Exercise brief:
Give the number of lines in the listing that hold the word "data". Write nothing but that number.

Material provided:
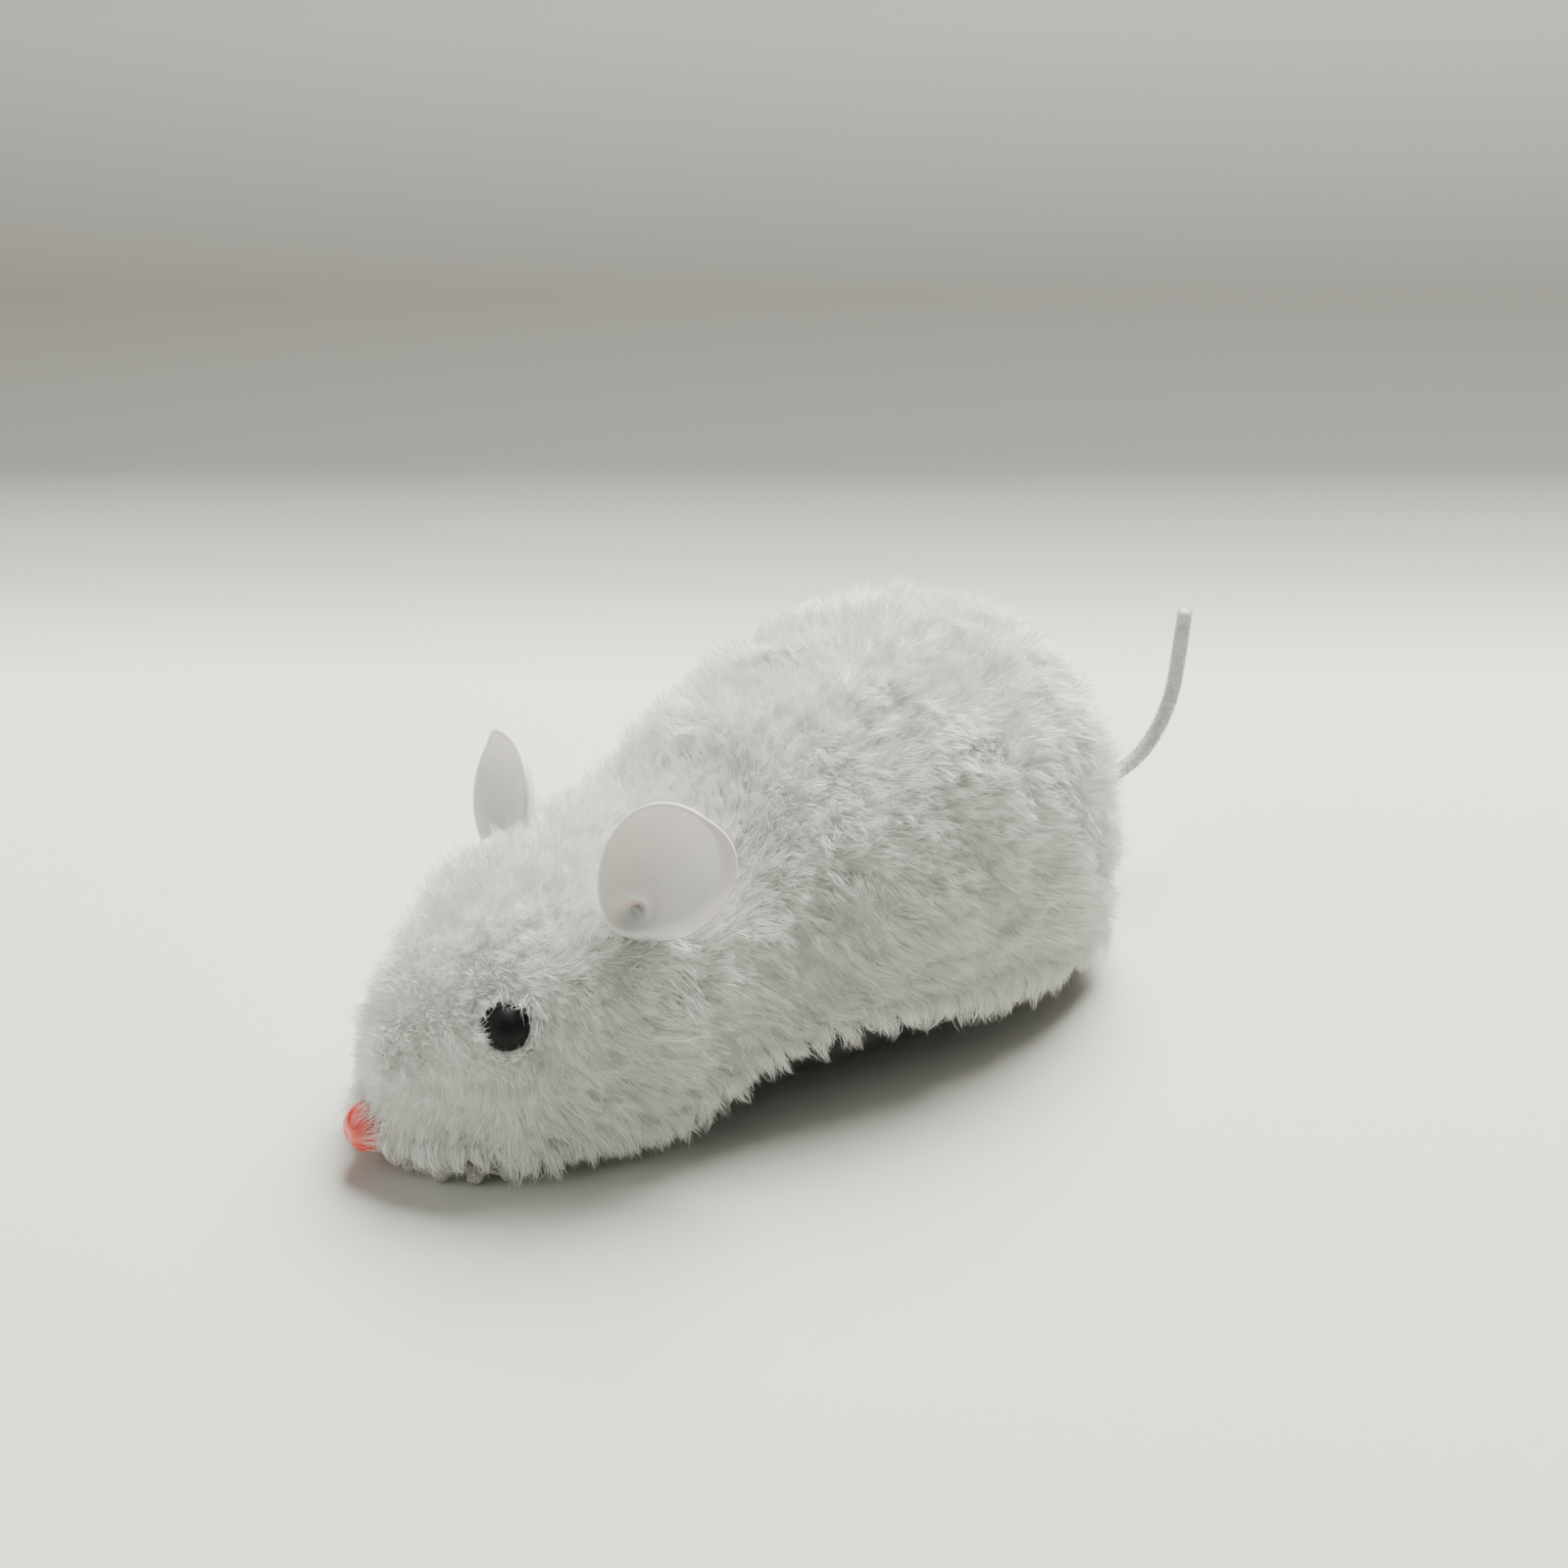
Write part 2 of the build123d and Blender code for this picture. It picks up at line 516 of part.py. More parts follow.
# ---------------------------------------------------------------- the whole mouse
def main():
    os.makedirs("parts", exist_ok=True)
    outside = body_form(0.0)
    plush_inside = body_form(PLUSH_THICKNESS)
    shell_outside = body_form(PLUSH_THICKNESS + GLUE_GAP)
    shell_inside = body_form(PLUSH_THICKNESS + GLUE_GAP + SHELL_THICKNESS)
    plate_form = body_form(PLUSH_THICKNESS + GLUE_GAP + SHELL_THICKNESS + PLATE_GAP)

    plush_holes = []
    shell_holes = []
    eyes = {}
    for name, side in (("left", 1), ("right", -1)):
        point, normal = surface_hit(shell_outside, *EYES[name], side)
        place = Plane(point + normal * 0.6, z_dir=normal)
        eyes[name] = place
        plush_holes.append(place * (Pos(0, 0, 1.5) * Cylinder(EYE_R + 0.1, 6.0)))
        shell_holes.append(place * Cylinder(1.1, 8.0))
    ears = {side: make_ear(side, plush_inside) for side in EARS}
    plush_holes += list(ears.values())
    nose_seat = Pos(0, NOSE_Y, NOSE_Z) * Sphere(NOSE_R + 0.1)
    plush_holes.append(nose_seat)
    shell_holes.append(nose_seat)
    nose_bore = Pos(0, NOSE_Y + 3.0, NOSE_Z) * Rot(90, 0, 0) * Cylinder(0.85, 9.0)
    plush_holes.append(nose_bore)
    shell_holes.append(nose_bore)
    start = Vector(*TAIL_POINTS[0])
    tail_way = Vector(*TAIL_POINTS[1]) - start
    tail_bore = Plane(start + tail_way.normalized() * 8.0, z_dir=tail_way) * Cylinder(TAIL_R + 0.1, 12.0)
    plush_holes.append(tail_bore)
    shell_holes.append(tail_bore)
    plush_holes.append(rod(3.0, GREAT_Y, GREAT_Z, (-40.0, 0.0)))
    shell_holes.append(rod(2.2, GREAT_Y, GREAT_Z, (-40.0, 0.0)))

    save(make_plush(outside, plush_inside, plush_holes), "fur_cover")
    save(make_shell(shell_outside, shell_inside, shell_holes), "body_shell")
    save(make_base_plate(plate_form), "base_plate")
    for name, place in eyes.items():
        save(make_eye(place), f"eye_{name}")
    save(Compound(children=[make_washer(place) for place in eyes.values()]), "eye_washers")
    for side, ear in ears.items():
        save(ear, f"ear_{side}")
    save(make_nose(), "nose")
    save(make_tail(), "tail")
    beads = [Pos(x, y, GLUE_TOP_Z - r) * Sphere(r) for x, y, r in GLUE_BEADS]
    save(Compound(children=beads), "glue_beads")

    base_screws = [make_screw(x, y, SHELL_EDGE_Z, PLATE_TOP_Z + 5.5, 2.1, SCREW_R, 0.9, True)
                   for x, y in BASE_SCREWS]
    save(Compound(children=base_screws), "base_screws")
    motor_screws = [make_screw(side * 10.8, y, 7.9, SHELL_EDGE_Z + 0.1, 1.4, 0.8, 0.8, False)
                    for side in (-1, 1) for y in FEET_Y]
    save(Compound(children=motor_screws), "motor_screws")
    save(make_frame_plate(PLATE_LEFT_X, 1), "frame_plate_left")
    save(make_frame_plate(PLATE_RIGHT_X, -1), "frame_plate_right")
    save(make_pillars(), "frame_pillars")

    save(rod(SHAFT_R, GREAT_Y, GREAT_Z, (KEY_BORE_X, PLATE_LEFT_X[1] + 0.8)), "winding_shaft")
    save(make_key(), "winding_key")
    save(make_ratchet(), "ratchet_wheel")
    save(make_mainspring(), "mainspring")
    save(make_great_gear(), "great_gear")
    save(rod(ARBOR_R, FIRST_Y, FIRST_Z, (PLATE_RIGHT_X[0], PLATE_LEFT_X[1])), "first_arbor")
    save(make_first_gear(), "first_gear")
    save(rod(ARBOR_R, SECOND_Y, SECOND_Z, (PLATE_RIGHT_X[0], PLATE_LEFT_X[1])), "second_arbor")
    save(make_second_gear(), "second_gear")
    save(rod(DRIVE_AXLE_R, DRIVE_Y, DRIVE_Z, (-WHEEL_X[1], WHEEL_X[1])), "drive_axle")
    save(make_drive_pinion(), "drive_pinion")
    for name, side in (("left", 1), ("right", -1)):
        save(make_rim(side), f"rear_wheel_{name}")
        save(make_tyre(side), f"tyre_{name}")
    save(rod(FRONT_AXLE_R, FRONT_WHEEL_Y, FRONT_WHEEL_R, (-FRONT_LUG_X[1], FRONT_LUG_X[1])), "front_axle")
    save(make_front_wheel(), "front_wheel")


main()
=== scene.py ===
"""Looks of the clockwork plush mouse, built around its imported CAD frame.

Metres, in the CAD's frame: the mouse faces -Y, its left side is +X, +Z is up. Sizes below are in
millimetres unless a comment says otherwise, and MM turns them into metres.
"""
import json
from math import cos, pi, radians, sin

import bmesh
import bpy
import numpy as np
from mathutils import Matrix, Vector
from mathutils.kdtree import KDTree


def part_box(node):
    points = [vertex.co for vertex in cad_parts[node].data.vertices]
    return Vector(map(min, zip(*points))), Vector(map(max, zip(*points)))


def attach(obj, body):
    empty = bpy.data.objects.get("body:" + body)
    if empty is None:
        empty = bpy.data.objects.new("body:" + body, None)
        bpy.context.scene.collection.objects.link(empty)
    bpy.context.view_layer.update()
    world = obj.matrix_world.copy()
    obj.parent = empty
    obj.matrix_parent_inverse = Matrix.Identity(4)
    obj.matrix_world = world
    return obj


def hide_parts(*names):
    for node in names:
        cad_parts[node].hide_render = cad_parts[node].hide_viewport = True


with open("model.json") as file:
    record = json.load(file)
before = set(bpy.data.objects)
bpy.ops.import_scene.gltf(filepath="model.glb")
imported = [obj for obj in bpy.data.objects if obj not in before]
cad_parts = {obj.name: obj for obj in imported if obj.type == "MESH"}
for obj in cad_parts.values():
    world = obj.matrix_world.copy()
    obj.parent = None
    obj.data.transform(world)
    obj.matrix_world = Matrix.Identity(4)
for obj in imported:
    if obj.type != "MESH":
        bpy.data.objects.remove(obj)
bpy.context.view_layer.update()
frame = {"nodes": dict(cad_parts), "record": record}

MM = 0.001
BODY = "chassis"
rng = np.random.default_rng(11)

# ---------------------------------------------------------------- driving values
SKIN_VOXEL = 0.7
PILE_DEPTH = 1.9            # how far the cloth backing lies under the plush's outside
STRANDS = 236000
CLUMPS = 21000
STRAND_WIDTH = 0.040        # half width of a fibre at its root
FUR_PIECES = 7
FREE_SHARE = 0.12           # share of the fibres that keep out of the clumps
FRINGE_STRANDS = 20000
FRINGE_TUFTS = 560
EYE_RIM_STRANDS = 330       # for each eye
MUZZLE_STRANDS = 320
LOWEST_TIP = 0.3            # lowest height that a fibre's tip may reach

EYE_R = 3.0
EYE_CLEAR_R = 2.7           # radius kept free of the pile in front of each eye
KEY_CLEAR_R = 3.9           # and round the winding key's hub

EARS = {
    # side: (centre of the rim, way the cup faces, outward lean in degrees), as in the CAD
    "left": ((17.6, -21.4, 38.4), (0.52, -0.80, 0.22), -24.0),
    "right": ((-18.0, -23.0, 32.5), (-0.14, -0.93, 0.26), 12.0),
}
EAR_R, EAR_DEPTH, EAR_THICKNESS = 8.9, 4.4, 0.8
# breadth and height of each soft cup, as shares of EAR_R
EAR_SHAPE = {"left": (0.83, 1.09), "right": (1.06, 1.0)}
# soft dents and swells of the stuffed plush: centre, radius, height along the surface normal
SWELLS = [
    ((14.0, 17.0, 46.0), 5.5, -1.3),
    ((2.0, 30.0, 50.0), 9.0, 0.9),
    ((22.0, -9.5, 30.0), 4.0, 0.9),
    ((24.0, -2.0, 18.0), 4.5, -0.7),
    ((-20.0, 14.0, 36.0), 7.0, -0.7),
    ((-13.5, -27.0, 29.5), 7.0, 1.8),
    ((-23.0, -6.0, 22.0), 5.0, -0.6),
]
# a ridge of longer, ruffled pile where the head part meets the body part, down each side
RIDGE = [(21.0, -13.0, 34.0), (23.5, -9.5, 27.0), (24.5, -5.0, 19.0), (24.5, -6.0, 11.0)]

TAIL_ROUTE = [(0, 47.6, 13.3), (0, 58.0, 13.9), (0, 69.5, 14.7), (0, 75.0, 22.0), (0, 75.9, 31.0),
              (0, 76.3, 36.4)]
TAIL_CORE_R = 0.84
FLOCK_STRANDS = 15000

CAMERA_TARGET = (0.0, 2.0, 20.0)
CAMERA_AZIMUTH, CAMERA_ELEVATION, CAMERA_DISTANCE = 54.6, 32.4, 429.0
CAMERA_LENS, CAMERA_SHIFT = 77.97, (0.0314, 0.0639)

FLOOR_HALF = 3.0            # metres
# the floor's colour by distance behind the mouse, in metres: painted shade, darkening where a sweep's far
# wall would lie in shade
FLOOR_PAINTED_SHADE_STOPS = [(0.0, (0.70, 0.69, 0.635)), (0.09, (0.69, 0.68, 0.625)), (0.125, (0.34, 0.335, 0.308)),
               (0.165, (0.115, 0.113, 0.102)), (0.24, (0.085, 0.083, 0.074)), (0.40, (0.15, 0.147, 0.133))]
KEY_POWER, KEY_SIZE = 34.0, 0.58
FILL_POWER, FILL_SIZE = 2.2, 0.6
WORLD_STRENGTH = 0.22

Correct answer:
7